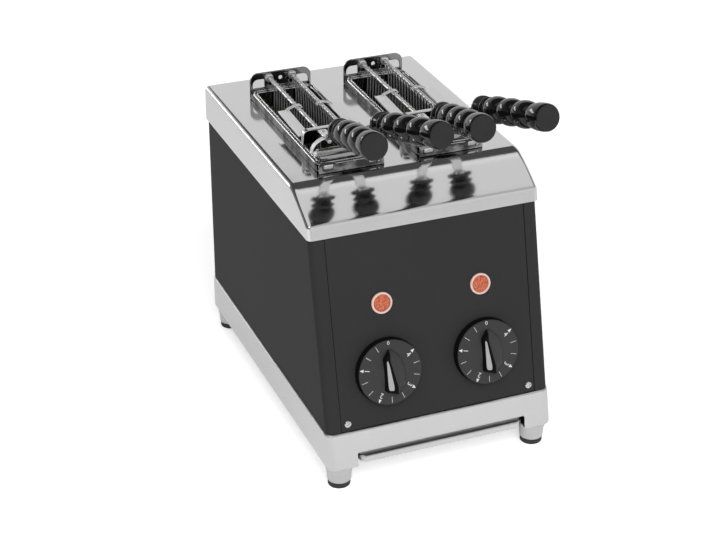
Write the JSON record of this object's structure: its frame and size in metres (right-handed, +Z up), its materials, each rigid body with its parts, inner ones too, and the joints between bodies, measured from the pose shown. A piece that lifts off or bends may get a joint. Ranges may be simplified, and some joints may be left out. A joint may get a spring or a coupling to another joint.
{
  "type": "sandwich toaster",
  "caption": "Countertop upright toaster with sloping black front, polished top cover and lift-out wire sandwich tongs with ribbed grips in its slots.",
  "frame": {"origin": "bottom centre of the bounding box, on the surface the feet stand on", "axes": "+Z up; the front panel with its dials faces -Y; +X is to the right when seen from the front"},
  "size_m": [0.225, 0.3862, 0.3613],
  "materials": {
    "polished_steel": "polished stainless sheet",
    "satin_steel": "satin",
    "black_paint": "satin powder coat",
    "chromed_wire": "bright chrome",
    "bakelite": "glossy moulding",
    "dial_plastic": "satin moulding",
    "pad_rubber": "matte",
    "pale_plastic": "matte moulding",
    "lamp_lens": "translucent orange-red moulding",
    "lamp_ring": "satin moulding",
    "bright_sheet": "bright aluminised sheet",
    "heating_element": "heat-darkened tube"
  },
  "bodies": {
    "housing": {"top_cover": "polished_steel", "body_shell": "black_paint", "front_panel": "black_paint", "base_frame": "satin_steel", "tray_runner_left": "bright_sheet", "tray_runner_right": "bright_sheet", "foot_front_left": "satin_steel", "foot_front_right": "satin_steel", "foot_rear_left": "satin_steel", "foot_rear_right": "satin_steel", "foot_pad_front_left": "pad_rubber", "foot_pad_front_right": "pad_rubber", "foot_pad_rear_left": "pad_rubber", "foot_pad_rear_right": "pad_rubber", "lamp_bezel_left": "lamp_ring", "lamp_bezel_right": "lamp_ring", "lamp_lens_left": "lamp_lens", "lamp_lens_right": "lamp_lens", "timer_left": "pale_plastic", "timer_right": "pale_plastic", "panel_screw_left": "polished_steel", "panel_screw_right": "polished_steel", "cable_gland": "dial_plastic", "reflector_left": "bright_sheet", "reflector_centre_left": "bright_sheet", "reflector_centre_right": "bright_sheet", "reflector_right": "bright_sheet", "heater_left_outer": "heating_element", "heater_left_inner": "heating_element", "heater_right_inner": "heating_element", "heater_right_outer": "heating_element"},
    "tray": {"crumb_tray": "satin_steel"},
    "left_dial": {"timer_dial_left": "dial_plastic", "dial_pointer_left": "pale_plastic"},
    "right_dial": {"timer_dial_right": "dial_plastic", "dial_pointer_right": "pale_plastic"},
    "left_tongs": {"left_tongs_carrier": "chromed_wire", "left_tongs_rear_plate": "chromed_wire", "left_tongs_front_plate": "chromed_wire", "left_tongs_bridge": "chromed_wire", "left_tongs_spring_left": "chromed_wire", "left_tongs_spring_right": "chromed_wire"},
    "left_tongs_left_jaw": {"left_tongs_grid_left": "chromed_wire", "left_tongs_arm_left": "chromed_wire", "left_tongs_grip_left": "bakelite"},
    "left_tongs_right_jaw": {"left_tongs_grid_right": "chromed_wire", "left_tongs_arm_right": "chromed_wire", "left_tongs_grip_right": "bakelite"},
    "right_tongs": {"right_tongs_carrier": "chromed_wire", "right_tongs_rear_plate": "chromed_wire", "right_tongs_front_plate": "chromed_wire", "right_tongs_bridge": "chromed_wire", "right_tongs_spring_left": "chromed_wire", "right_tongs_spring_right": "chromed_wire"},
    "right_tongs_left_jaw": {"right_tongs_grid_left": "chromed_wire", "right_tongs_arm_left": "chromed_wire", "right_tongs_grip_left": "bakelite"},
    "right_tongs_right_jaw": {"right_tongs_grid_right": "chromed_wire", "right_tongs_arm_right": "chromed_wire", "right_tongs_grip_right": "bakelite"}
  },
  "joints": [
    {"name": "crumb_tray_slide", "type": "slide", "parent": "housing", "child": "tray", "axis": [0, -1, 0], "range_m": [0, 0.26]},
    {"name": "left_dial_turn", "type": "hinge", "parent": "housing", "child": "left_dial", "pos_m": [-0.0485, -0.14714, 0.10624], "axis": [0, 0.9744, -0.225], "range_deg": [0, 306]},
    {"name": "right_dial_turn", "type": "hinge", "parent": "housing", "child": "right_dial", "pos_m": [0.0485, -0.14714, 0.10624], "axis": [0, 0.9744, -0.225], "range_deg": [0, 306]},
    {"name": "left_tongs_lift", "type": "slide", "parent": "housing", "child": "left_tongs", "axis": [0, 0, 1], "range_m": [0, 0.16]},
    {"name": "left_tongs_left_jaw_swing", "type": "hinge", "parent": "left_tongs", "child": "left_tongs_left_jaw", "pos_m": [-0.0609, 0, 0.2882], "axis": [0, 1, 0], "range_deg": [0, 5.5], "stiffness_Nm_per_rad": 1.5, "springref_deg": -5.73},
    {"name": "left_tongs_right_jaw_swing", "type": "hinge", "parent": "left_tongs", "child": "left_tongs_right_jaw", "pos_m": [-0.0371, 0, 0.2882], "axis": [0, -1, 0], "range_deg": [0, 5.5], "stiffness_Nm_per_rad": 1.5, "springref_deg": -5.73},
    {"name": "right_tongs_lift", "type": "slide", "parent": "housing", "child": "right_tongs", "axis": [0, 0, 1], "range_m": [0, 0.16]},
    {"name": "right_tongs_left_jaw_swing", "type": "hinge", "parent": "right_tongs", "child": "right_tongs_left_jaw", "pos_m": [0.0371, 0, 0.2882], "axis": [0, 1, 0], "range_deg": [0, 5.5], "stiffness_Nm_per_rad": 1.5, "springref_deg": -5.73},
    {"name": "right_tongs_right_jaw_swing", "type": "hinge", "parent": "right_tongs", "child": "right_tongs_right_jaw", "pos_m": [0.0609, 0, 0.2882], "axis": [0, -1, 0], "range_deg": [0, 5.5], "stiffness_Nm_per_rad": 1.5, "springref_deg": -5.73}
  ]
}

■ WORK TO BE COMPLETED
Every line above should be written out again exactly as it stands.

■ TASK ANSWER
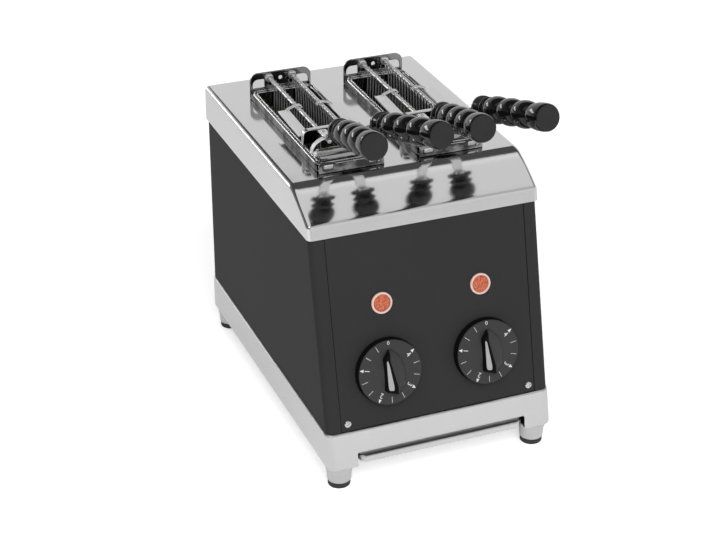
Write the JSON record of this object's structure: its frame and size in metres (right-handed, +Z up), its materials, each rigid body with its parts, inner ones too, and the joints between bodies, measured from the pose shown. A piece that lifts off or bends may get a joint. Ranges may be simplified, and some joints may be left out. A joint may get a spring or a coupling to another joint.
{
  "type": "sandwich toaster",
  "caption": "Countertop upright toaster with sloping black front, polished top cover and lift-out wire sandwich tongs with ribbed grips in its slots.",
  "frame": {"origin": "bottom centre of the bounding box, on the surface the feet stand on", "axes": "+Z up; the front panel with its dials faces -Y; +X is to the right when seen from the front"},
  "size_m": [0.225, 0.3862, 0.3613],
  "materials": {
    "polished_steel": "polished stainless sheet",
    "satin_steel": "satin",
    "black_paint": "satin powder coat",
    "chromed_wire": "bright chrome",
    "bakelite": "glossy moulding",
    "dial_plastic": "satin moulding",
    "pad_rubber": "matte",
    "pale_plastic": "matte moulding",
    "lamp_lens": "translucent orange-red moulding",
    "lamp_ring": "satin moulding",
    "bright_sheet": "bright aluminised sheet",
    "heating_element": "heat-darkened tube"
  },
  "bodies": {
    "housing": {"top_cover": "polished_steel", "body_shell": "black_paint", "front_panel": "black_paint", "base_frame": "satin_steel", "tray_runner_left": "bright_sheet", "tray_runner_right": "bright_sheet", "foot_front_left": "satin_steel", "foot_front_right": "satin_steel", "foot_rear_left": "satin_steel", "foot_rear_right": "satin_steel", "foot_pad_front_left": "pad_rubber", "foot_pad_front_right": "pad_rubber", "foot_pad_rear_left": "pad_rubber", "foot_pad_rear_right": "pad_rubber", "lamp_bezel_left": "lamp_ring", "lamp_bezel_right": "lamp_ring", "lamp_lens_left": "lamp_lens", "lamp_lens_right": "lamp_lens", "timer_left": "pale_plastic", "timer_right": "pale_plastic", "panel_screw_left": "polished_steel", "panel_screw_right": "polished_steel", "cable_gland": "dial_plastic", "reflector_left": "bright_sheet", "reflector_centre_left": "bright_sheet", "reflector_centre_right": "bright_sheet", "reflector_right": "bright_sheet", "heater_left_outer": "heating_element", "heater_left_inner": "heating_element", "heater_right_inner": "heating_element", "heater_right_outer": "heating_element"},
    "tray": {"crumb_tray": "satin_steel"},
    "left_dial": {"timer_dial_left": "dial_plastic", "dial_pointer_left": "pale_plastic"},
    "right_dial": {"timer_dial_right": "dial_plastic", "dial_pointer_right": "pale_plastic"},
    "left_tongs": {"left_tongs_carrier": "chromed_wire", "left_tongs_rear_plate": "chromed_wire", "left_tongs_front_plate": "chromed_wire", "left_tongs_bridge": "chromed_wire", "left_tongs_spring_left": "chromed_wire", "left_tongs_spring_right": "chromed_wire"},
    "left_tongs_left_jaw": {"left_tongs_grid_left": "chromed_wire", "left_tongs_arm_left": "chromed_wire", "left_tongs_grip_left": "bakelite"},
    "left_tongs_right_jaw": {"left_tongs_grid_right": "chromed_wire", "left_tongs_arm_right": "chromed_wire", "left_tongs_grip_right": "bakelite"},
    "right_tongs": {"right_tongs_carrier": "chromed_wire", "right_tongs_rear_plate": "chromed_wire", "right_tongs_front_plate": "chromed_wire", "right_tongs_bridge": "chromed_wire", "right_tongs_spring_left": "chromed_wire", "right_tongs_spring_right": "chromed_wire"},
    "right_tongs_left_jaw": {"right_tongs_grid_left": "chromed_wire", "right_tongs_arm_left": "chromed_wire", "right_tongs_grip_left": "bakelite"},
    "right_tongs_right_jaw": {"right_tongs_grid_right": "chromed_wire", "right_tongs_arm_right": "chromed_wire", "right_tongs_grip_right": "bakelite"}
  },
  "joints": [
    {"name": "crumb_tray_slide", "type": "slide", "parent": "housing", "child": "tray", "axis": [0, -1, 0], "range_m": [0, 0.26]},
    {"name": "left_dial_turn", "type": "hinge", "parent": "housing", "child": "left_dial", "pos_m": [-0.0485, -0.14714, 0.10624], "axis": [0, 0.9744, -0.225], "range_deg": [0, 306]},
    {"name": "right_dial_turn", "type": "hinge", "parent": "housing", "child": "right_dial", "pos_m": [0.0485, -0.14714, 0.10624], "axis": [0, 0.9744, -0.225], "range_deg": [0, 306]},
    {"name": "left_tongs_lift", "type": "slide", "parent": "housing", "child": "left_tongs", "axis": [0, 0, 1], "range_m": [0, 0.16]},
    {"name": "left_tongs_left_jaw_swing", "type": "hinge", "parent": "left_tongs", "child": "left_tongs_left_jaw", "pos_m": [-0.0609, 0, 0.2882], "axis": [0, 1, 0], "range_deg": [0, 5.5], "stiffness_Nm_per_rad": 1.5, "springref_deg": -5.73},
    {"name": "left_tongs_right_jaw_swing", "type": "hinge", "parent": "left_tongs", "child": "left_tongs_right_jaw", "pos_m": [-0.0371, 0, 0.2882], "axis": [0, -1, 0], "range_deg": [0, 5.5], "stiffness_Nm_per_rad": 1.5, "springref_deg": -5.73},
    {"name": "right_tongs_lift", "type": "slide", "parent": "housing", "child": "right_tongs", "axis": [0, 0, 1], "range_m": [0, 0.16]},
    {"name": "right_tongs_left_jaw_swing", "type": "hinge", "parent": "right_tongs", "child": "right_tongs_left_jaw", "pos_m": [0.0371, 0, 0.2882], "axis": [0, 1, 0], "range_deg": [0, 5.5], "stiffness_Nm_per_rad": 1.5, "springref_deg": -5.73},
    {"name": "right_tongs_right_jaw_swing", "type": "hinge", "parent": "right_tongs", "child": "right_tongs_right_jaw", "pos_m": [0.0609, 0, 0.2882], "axis": [0, -1, 0], "range_deg": [0, 5.5], "stiffness_Nm_per_rad": 1.5, "springref_deg": -5.73}
  ]
}